Sonnet 94 is one of 154 sonnets written by the English playwright and poet William Shakespeare. It is a member of the Fair Youth sequence, in which the poet expresses his love towards a young man.

Structure

Sonnet 94 is an English or Shakespearean sonnet. The English sonnet has three quatrains, followed by a final rhyming couplet. It follows the typical rhyme scheme of the form, abab cdcd efef gg and is composed in iambic pentameter, a type of poetic metre based on five pairs of metrically weak/strong syllabic positions. The 6th line exemplifies a regular iambic pentameter:

×    /  ×    / ×      /  ×    /  ×  / 
And husband nature's riches from expense; (94.6)
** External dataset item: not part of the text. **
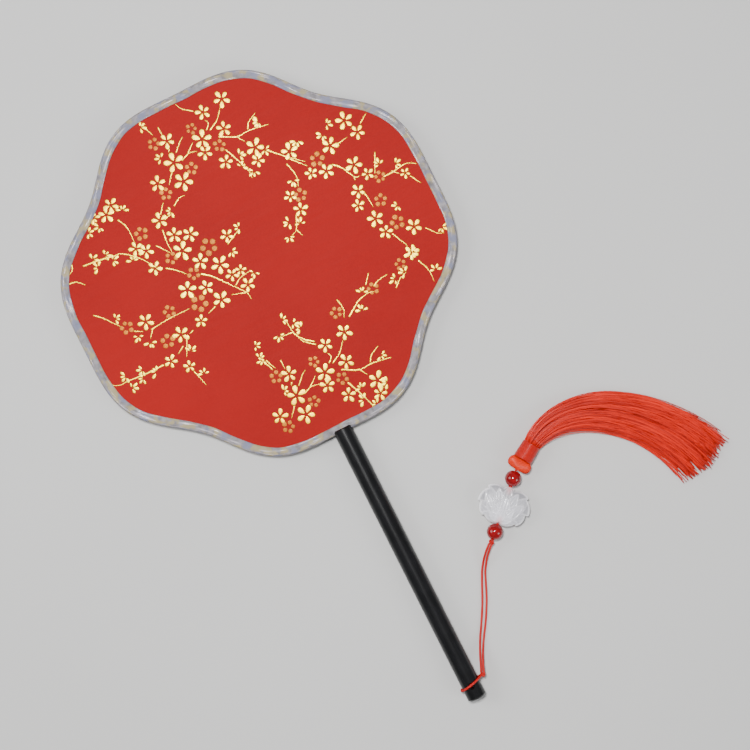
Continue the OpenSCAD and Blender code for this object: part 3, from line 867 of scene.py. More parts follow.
def area_light(name, power, size, place, aim):
    """A soft round light at a place, pointing at another."""
    data = bpy.data.lights.new(name, "AREA")
    data.energy = power
    data.shape = "DISK"
    data.size = size
    lamp = bpy.data.objects.new(name, data)
    way = -unit(np.array(aim, float) - np.array(place, float))
    side = unit(np.cross([0.35, 1.0, 0.0], way))
    rise = np.cross(way, side)
    rows = np.eye(4)
    rows[:3] = np.stack([side, rise, way, place], 1)
    lamp.matrix_world = Matrix(rows.tolist())
    bpy.context.scene.collection.objects.link(lamp)
    return lamp


class SILKFAN_OT_stage(Operator):
    """Make the pale floor, the soft lights and the camera"""
    bl_idname = "silk_fan.stage"
    bl_label = "Stage"

    def execute(self, context):
        stage = context.scene.silk_fan_stage
        data = bpy.data.cameras.new("studio_camera")
        data.lens = stage.lens
        data.sensor_width = 36.0
        data.clip_end = 20.0
        camera = bpy.data.objects.new("studio_camera", data)
        distance = stage.view_width * stage.lens / 36.0
        camera.location = (0.0331, -0.002, FACE_MIDDLE[2] + distance)
        camera.rotation_euler = (0.0, 0.0, stage.turn)
        context.scene.collection.objects.link(camera)
        context.scene.camera = camera
        make_floor(stage)
        # sides of the view: its right and its top, as directions on the table
        right = np.array([math.cos(stage.turn), math.sin(stage.turn), 0.0])
        top = np.array([-math.sin(stage.turn), math.cos(stage.turn), 0.0])
        aim = np.array([0.02, 0.0, 0.0])
        area_light("key_light", stage.key_power, 0.2, aim - 0.12 * right + 0.2 * top + 1.32 * UP, aim)
        area_light("wide_light", stage.fill_power, 1.1, aim - 1.4 * right + 0.2 * top + 1.1 * UP, aim)
        area_light("side_light", stage.fill_power * 0.5, 0.8, aim + 1.3 * right - 0.6 * top + 0.9 * UP, aim)
        world = bpy.data.worlds.new("studio_world")
        world.use_nodes = True
        background = world.node_tree.nodes["Background"]
        background.inputs["Color"].default_value = (0.95, 0.97, 1.0, 1.0)
        background.inputs["Strength"].default_value = 0.3
        context.scene.world = world
        return {"FINISHED"}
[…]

The 7th line exhibits two fairly common metrical variations: an initial reversal, and a final extrametrical syllable or feminine ending:

  /  ×     ×  /    ×   /  ×   /    ×    /(×) 
They are the lords and owners of their faces, (94.7)
/ = ictus, a metrically strong syllabic position. × = nonictus. (×) = extrametrical syllable.

Line 5 necessarily shares a feminine ending. Initial reversals also appear in lines 1, 8, and 14.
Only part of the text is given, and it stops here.